PREMISES OF ARGUMENT. First Fact. - The amount of ether, chloroform, chloral hydrate, the bromides, strychnine, and many other remedies, required to produce physiological effects upon the cerebro-spinal mechanism may be reduced by first securing a ligature around the central portion of one or several of the limbs of an animal, so as to interrupt both the arterial and venous circulation.
The proof and explanation of this may be thus presented:
In the first place, it is well known that children and small animals are affected by much smaller quantities of anaesthetics and other medicinal substances than are required to produce equal effects in men and large animals.
At first sight, there appears to exist a certain definite relation between the weight of the animal and the quantity of medicament required to produce physiological effects. On closer inquiry, however, we find behind this proposition the deeper truth that the real proportion is between the magnitude of the blood-mass and the amount of medicament. Thus, if we withdraw a considerable amount of blood from a large dog, we may be able to affect him by much smaller doses than those required under ordinary circumstances; and, among human beings, we find the anaemic much more susceptible to remedies than the full-blooded of equal weight.
The degree of saturation of the blood-mass with the remedy is obviously, then, the principal thing; the greater the amount of blood, the more remedy - everything else being equal - we shall have to give in order to obtain definite results.
If we wish to embody the proposition in a mathematical statement, we may do so in the following simple manner:
Let a represent the total quantity of blood, b, the amount of remedy exhibited, and x the magnitude of the physiological effect. We shall then have the simple formula, x = b / a.

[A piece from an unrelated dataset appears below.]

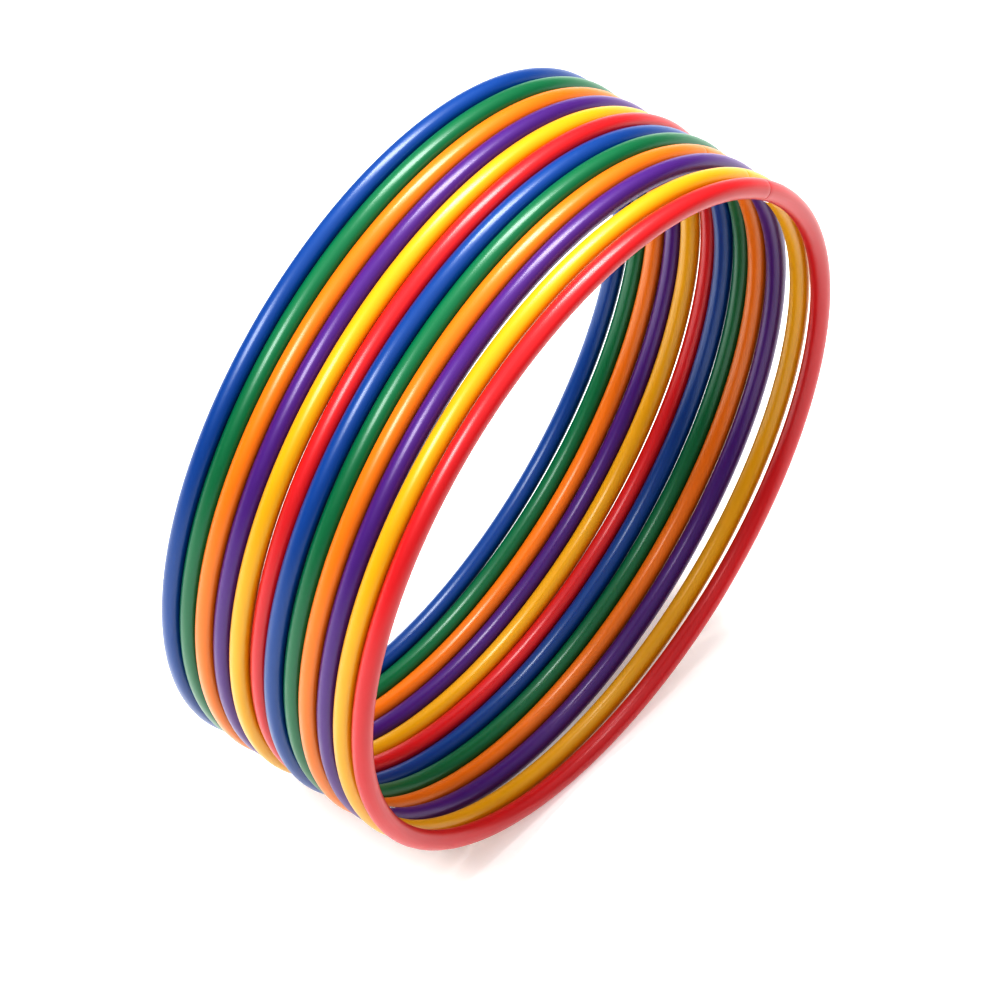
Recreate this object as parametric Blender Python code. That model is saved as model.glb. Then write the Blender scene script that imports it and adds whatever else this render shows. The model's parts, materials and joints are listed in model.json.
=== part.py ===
"""Row of twelve loose plastic hoops standing on edge, side by side, as one short open tunnel.

Metres, +Z up. The passage runs along Y: hoop_01 is at the +Y end and hoop_12 faces -Y.
Each hoop is a hollow tube bent to a ring. Its two ends butt together over a curved inner plug,
and two steel staples, driven from the inside of the ring, hold them on it.
Every hoop hangs from an empty at its own centre, whose local XY plane is the plane of the ring
and whose local +Z is the direction the hoop slides off its neighbour.
"""

import math

import bmesh
import bpy
from mathutils import Matrix, Vector

# Driving dimensions, in metres.
HOOP_OUTSIDE_DIAMETER = 0.610
TUBE_DIAMETER = 0.017
TUBE_WALL = 0.002
PLUG_LENGTH = 0.080
STAPLE_CROWN = 0.010
STAPLE_WIRE = 0.0011
STAPLE_BITE = 0.005  # how far a leg goes into the plug
CLEARANCE = 0.0003  # between any two pieces that touch
SEAM_GAP = 0.0004  # between the two butted ends of a tube
CUTTER_SPARE = 0.001

# How finely a tube is divided. Both counts are multiples of four, so that flats lie
# underneath, where a hoop stands, and at its sides, where it meets its neighbours.
RING_SEGMENTS = 32
TUBE_SIDES = 8
RING_STEP = 2 * math.pi / RING_SEGMENTS

# Each hoop from +Y to -Y: colour, sideways roll in millimetres, turn about the vertical in
# degrees, spare gap to the hoop behind in millimetres, and where its seam is, in degrees
# round the ring from +X through the top.
HOOPS = [
    ("blue", 0.0, 0.15, 0.0, 25),
    ("green", 1.5, 0.0, 0.0, 225),
    ("orange", -0.5, -0.02, 0.0, 35),
    ("purple", 1.0, -0.04, 0.0, 235),
    ("yellow", -0.5, -0.02, 0.0, 20),
    ("red", 4.0, -0.05, 0.0, 225),
    ("blue", -0.5, -0.03, 0.0, 35),
    ("green", 2.5, -0.05, 0.0, 215),
    ("orange", -0.5, -0.04, 0.0, 45),
    ("purple", 0.5, -0.10, 0.0, 215),
    ("yellow", -1.0, -0.85, 0.0, 55),
    ("red", 0.0, -1.15, 0.0, 45),
]

# Colour (linear), roughness and metallic value of each material.
PLASTICS = {
    "blue": (0.004, 0.095, 0.400),
    "green": (0.004, 0.330, 0.095),
    "orange": (0.950, 0.270, 0.012),
    "purple": (0.115, 0.030, 0.320),
    "yellow": (0.950, 0.720, 0.008),
    "red": (0.890, 0.032, 0.035),
}
PLUG_COLOUR = (0.60, 0.60, 0.57)
STEEL_COLOUR = (0.52, 0.52, 0.54)

TUBE_RADIUS = TUBE_DIAMETER / 2
BORE_RADIUS = TUBE_RADIUS - TUBE_WALL
PLUG_RADIUS = BORE_RADIUS - CLEARANCE
OUTSIDE_RADIUS = HOOP_OUTSIDE_DIAMETER / 2
CENTRELINE_RADIUS = OUTSIDE_RADIUS - TUBE_RADIUS


def clear_scene():
    for obj in list(bpy.data.objects):
        bpy.data.objects.remove(obj, do_unlink=True)


def new_collection(name):
    collection = bpy.data.collections.new(name)
    bpy.context.scene.collection.children.link(collection)
    return collection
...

Again, if we withdraw a certain quantity of blood from the circulation by venesection, and call that amount d, we shall then have the formula
x = b / ( a - d )
But, if we wish to act upon the organs of the trunk, and more especially upon those contained within the cerebro-spinal canal, it is not necessary to resort to such a drastic expedient as copious blood-letting; for, in place of this, we may dam up and effectually eliminate from the rest of the body a certain amount of blood by passing a ligature around the central portion of one or several extremities, so as to interrupt the circulation in both artery and vein. When this has been done it is clear that we may introduce a remedy into the system by way of the stomach, or hypodermically into some portion of the trunk; and it is equally certain that a remedy so introduced will be diluted only in the ratio of the amount of blood freely circulating, and more especially by that contained within the trunk and head. That which is incarcerated behind the ligatures is as effectually withdrawn from the realm of physiological action as though it had been abstracted by the surgeon's knife. Elimination by the knife and elimination by the ligature are, for present purposes, then, one and the same thing.